Главная наша цель — рассмотреть вопрос об общечеловеческих ценностях, предъявленных в рамках перестроечного проекта, вне его советско-бюрократических искажений (за них мы уже заплатили и еще заплатим особо
). Говоря ранее о ценностях для постперестройки, мы не считали себя вправе ограничиваться критикой паллиативов. Мы и сегодня считаем тупиковым тот путь, которым пошли основные творцы данного проекта, совершив, с нашей точки зрения, целый ряд гносеологических ошибок. В том числе абсолютизировав понятие прогресс и положив в основу своей концепции пресловутый метафизический оптимизм — представление о том, что так называемая антропологическая катастрофа порождена не сущностью человека, но порчей этой сущности. Этот инфантильный гуманизм, по нашему мнению, чреват опасностью не только для СССР, но и для всего мирового сообщества. Он не имеет права на интеллектуальную гегемонию сейчас, в свете того, что происходит в центре Европы, и мы считаем своей задачей подвести черту под этой «утопией устроительства».Идея общечеловеческих ценностей исходит из отрицания трансцендентной борьбы за Душу человека как высшую ценность.
Предполагая, что общечеловеческие ценности открываются нам в историческом процессе, встраиваясь при этом в культуру, авторы Общечеловеческого Ценностного Проекта оказываются на перепутье между сциентистской методологией, философским рационализмом и интуитивистской аксиоматикой.
В итоге мы вновь приходим к идее духовных источников, постигаемых интуитивно и не всегда выразимых рационально.
Стоило ли делать изначальную заявку на новый Проект для того, чтобы выйти на кантовские императивы и «нравственный закон внутри нас»? Ведь известно, что суть подобного императива передается лишь с помощью так называемой «непрямой коммуникации», что он не дает выхода в реальность, постулируя лишь наличие у каждого человека изначальной способности совершать личные поступки, основанные на свободе выбора.

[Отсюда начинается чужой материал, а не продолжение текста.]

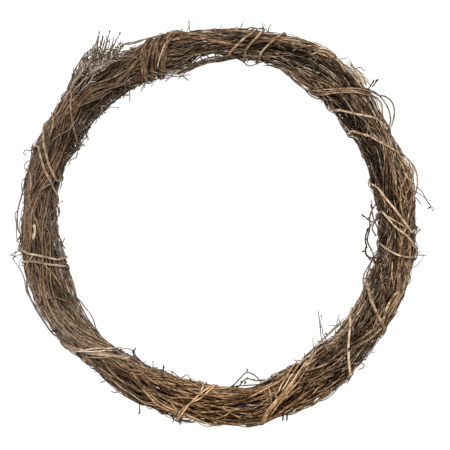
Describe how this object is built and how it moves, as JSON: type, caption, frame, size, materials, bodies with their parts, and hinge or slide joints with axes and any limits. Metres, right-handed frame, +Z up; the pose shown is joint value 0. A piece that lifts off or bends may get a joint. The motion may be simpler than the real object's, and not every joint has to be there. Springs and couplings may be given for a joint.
{
  "type": "wreath",
  "caption": "Round wreath of bundled woody vines tied with paler wound binders, with loose strands, budded twigs and a wide open middle.",
  "frame": {"origin": "middle of the wreath's box, on the surface that it lies on", "axes": "+Z up through the ring's opening, out of the face seen in the picture; +Y towards the picture's top; +X towards its right"},
  "size_m": [0.4202, 0.4027, 0.0489],
  "materials": {
    "bark_brown": "rough brown bark",
    "bark_grey": "rough grey-brown bark",
    "bark_tan": "matte tan bark",
    "binder_tan": "smooth pale tan bark",
    "twig_dark": "rough dark bark"
  },
  "bodies": {
    "root": {"inner_strand_01": "bark_brown", "inner_strand_02": "bark_brown", "inner_strand_03": "bark_grey", "inner_strand_04": "bark_brown", "outer_strand_01": "bark_brown", "outer_strand_02": "bark_brown", "outer_strand_03": "bark_grey", "outer_strand_04": "bark_brown", "outer_strand_05": "bark_brown", "outer_strand_06": "bark_grey", "outer_strand_07": "bark_brown", "outer_strand_08": "bark_brown", "outer_strand_09": "bark_grey", "outer_strand_10": "bark_brown", "outer_strand_11": "bark_brown", "outer_strand_12": "bark_grey", "runner_1": "bark_tan", "runner_2": "bark_tan", "runner_3": "bark_tan", "runner_4": "bark_tan", "runner_5": "bark_tan", "runner_6": "bark_tan", "runner_7": "bark_tan", "runner_8": "bark_tan", "binder_collar": "binder_tan", "binder_top": "binder_tan", "binder_upper_right": "binder_tan", "binder_right_high": "binder_tan", "binder_right": "binder_tan", "binder_right_low": "binder_tan", "binder_strap": "binder_tan", "binder_cane": "binder_tan", "binder_lower_right": "binder_tan", "binder_bottom": "binder_tan", "binder_lower_left": "binder_tan", "binder_left": "binder_tan", "binder_upper_left": "binder_tan", "binder_shoulder": "binder_tan", "loose_loop": "bark_grey", "loose_loop_inner": "bark_grey", "loose_top_left": "bark_grey", "loose_inner_top": "bark_grey", "loose_inner_upper_right": "bark_grey", "loose_left_edge": "bark_grey", "loose_lower_left": "bark_grey", "loose_inner_left": "bark_grey", "loose_inner_right": "bark_grey", "tendril_right": "bark_grey", "tendril_bottom": "bark_grey", "tendril_lower_right": "bark_grey", "brush_low": "twig_dark", "brush_middle": "twig_dark", "brush_high": "twig_dark", "brush_crown": "twig_dark", "twig_top": "twig_dark", "twig_left": "twig_dark", "twig_right": "twig_dark", "twig_right_spike": "twig_dark", "twig_lower_right": "twig_dark"}
  },
  "joints": []
}
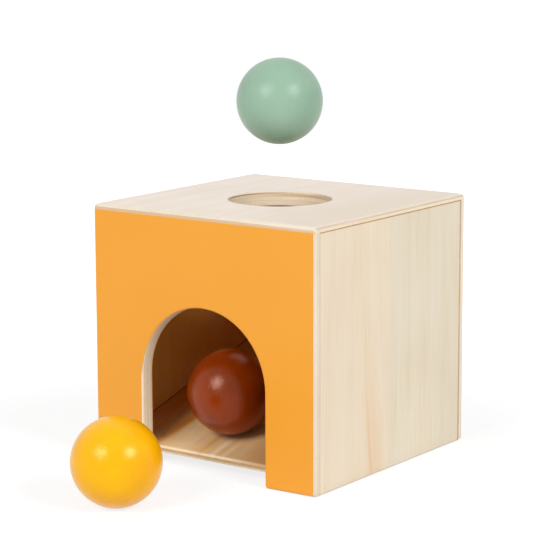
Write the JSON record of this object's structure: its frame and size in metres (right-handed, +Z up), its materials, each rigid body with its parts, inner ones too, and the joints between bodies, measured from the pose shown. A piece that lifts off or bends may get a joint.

И как уже не раз в истории, мы задаемся вопросом об объеме, глубине и подлинном содержании понятия «общечеловеческие ценности», о том, «що це таке и с чем его йисты?» Вопрос, казалось бы, должен быть задан самим себе творцами Проекта, но они почему-то не торопятся отвечать.
Предлагая нам тотальный рационализм и требуя от нас «целерационального действия», они, коль скоро к ним пытаются применить те же мерки, вдруг становятся интуитивистами чистой воды.
Отказываясь от прямого ответа на вопрос о том, что есть «общечеловеческие ценности», они ссылаются на их неизречимость, на то, что попытка что-либо здесь объяснить поневоле окажется лишь экспликацией этих ценностей в рамках той конкретной культуры, в которую погружен их творец, и на поверку они будут всего лишь исповеданием его веры, значимой лишь для тех, кто это исповедание разделяет. В конечном счете, подобная трактовка неизбежно приведет к отказу от столь высоко ценимой ими позиции исследователя, свободно парящего в астральной сциенте и наблюдающего культурные миры со своего «высока», и переходу на позиции (всего лишь навсего!) Проповедника…
Какого же Бога? Того, с чьей помощью общечеловеческие ценности единственный раз в истории были явлены во плоти?
Но принятие этого утверждения всеми без исключения людьми, в том числе и теми, кто трактует данный закон по-другому и от лица иной трансценденции, не может происходить иначе, чем путем насилия (явного или скрытого) «Ad maiorem Dei gloriam».